Besides the terrific leading cast, the performance was full of great supporting singers. Frank (as well as Fritz) was interpreted by Andrzej Filonczyk, who brought a heart-warming performance full of passionate acting. His baritone is powerful and very agile, which allows him to sing in the wide range and deal with high notes in legatos effortlessly. His two roles of a real friend and imaginary rival are very different, but both convincing and very direct.

Mirjam Mesak, Corinna Scheurle, Manuel Günther, and Dean Power made an excellent supporting team for Marietta’s high point, personifying her cheerful lifestyle as unacceptable for Paul. Their singing had noticeable qualities, and their acting and choreography were on a similar level.

And yet, every character of these had a single quality and mood throughout the performance.
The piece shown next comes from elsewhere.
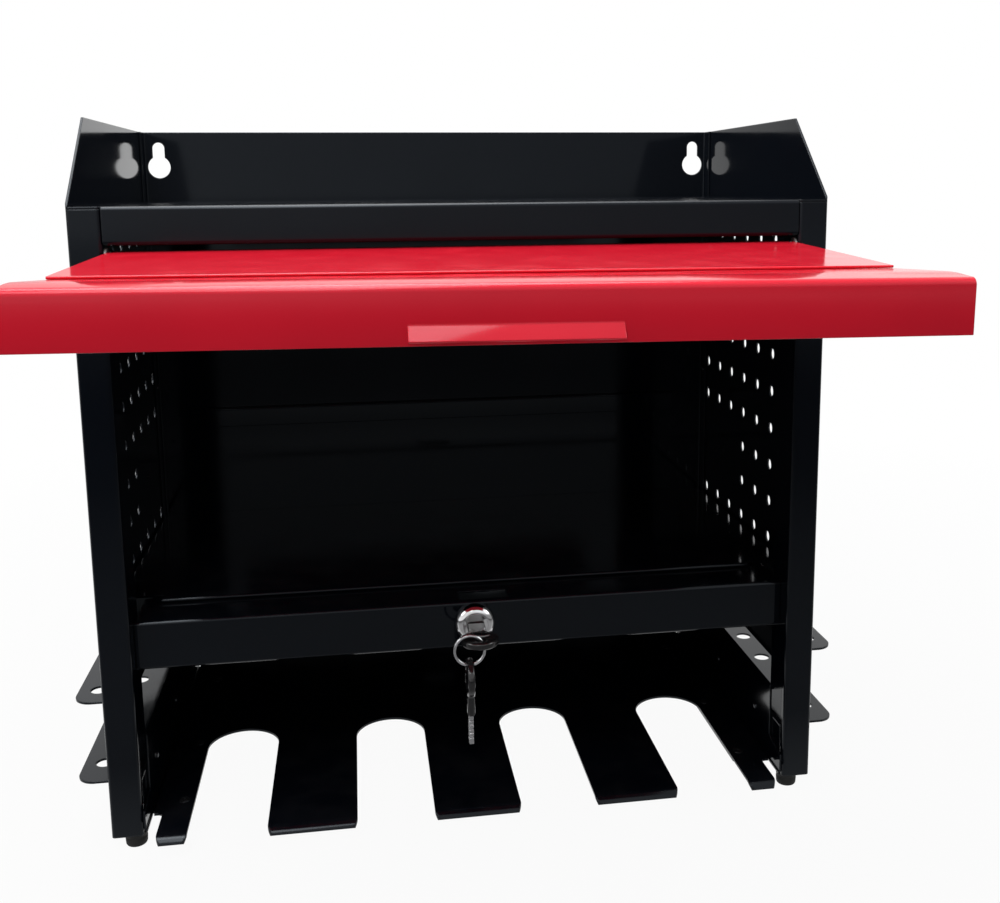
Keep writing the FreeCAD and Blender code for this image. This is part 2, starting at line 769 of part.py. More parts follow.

In the life of the dead city and Paul’s delusion, they play roles of scenery, reflecting or adding a background and some new values to the actions and decisions of the protagonist.

The biblical cleansing through suffering, self-confrontation, and pure grief make this opera special for the modern world. A world, where we believe that “feeling good” is the best treatment and where our cupboards are overfilled with skeletons behind the beautifully armored doors.
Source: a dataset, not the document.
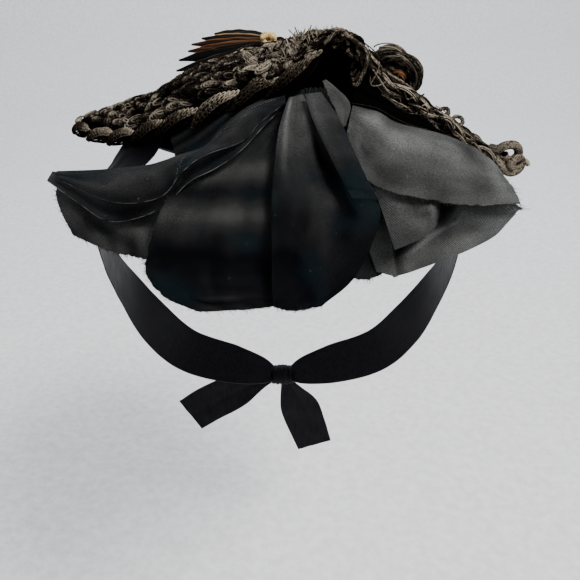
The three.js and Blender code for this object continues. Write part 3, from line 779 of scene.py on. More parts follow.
@dataclass
class LoopedBraid:
    """The rows of looped braid: nested loops of straw strand, overlapping like scales.

    lines and nest are shares of a row's and of a loop's width, swept the direction and spread where the
    loops are drawn out, coil the rings of the crown's middle, and crowded the small loops of the arch. A
    tuft is its direction, its spread, how many strands it has, how long they are and how thick.
    """

    brim: Brim
    wardrobe: Wardrobe
    pitch: float = 6.2
    lines: tuple[float, ...] = (0.82, 0.5, 0.18)
    nest: tuple[float, ...] = (1.0, 0.78, 0.57, 0.37, 0.18)
    steps: int = 14
    strand: float = 0.36
    length: float = 9.6
    width: float = 5.2
    swept: tuple[float, float] = (318, 26)
    coil: tuple[tuple[float, int], ...] = ((0.16, 13), (0.1, 8), (0.045, 5))
    crowded: int = 110
    seed: int = 7
    tufts: tuple[tuple[float, float, int, float, float], ...] = (
        (266, 5, 130, 2.1, 0.13),
        (274, 4, 180, 2.1, 0.13),
        (272.5, 2.2, 90, 3.9, 0.24),
        (285, 5, 90, 2.1, 0.13),
    )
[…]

Paul seems crazy and his delusions are just a sign of mental illness for us. But in Stone’s brilliant interpretation, it’s, fortunately, not that simple. Rebuilding the set, he also turns the subconscious of the character inside out — and what we see is his autopsied soul, still alive, still fighting for life. And even winning this fight.

When our generation of “feeling good” survives the age of stress, a young composer from the beginning of the 20th century calls us to war. To the fight that lies behind those beautiful facades we wear.

In the powerful pianissimo of Jonas Kaufmann, he urges us to hear our inner voice. In the bright hight notes of Marlis Petersen, he asks about what is real. In the vivid interpretation of Kirill Petrenko, he shows the world which is always bigger than the one we can see, even if it’s scaled into a Rubic’s cube or a wretched Dead city.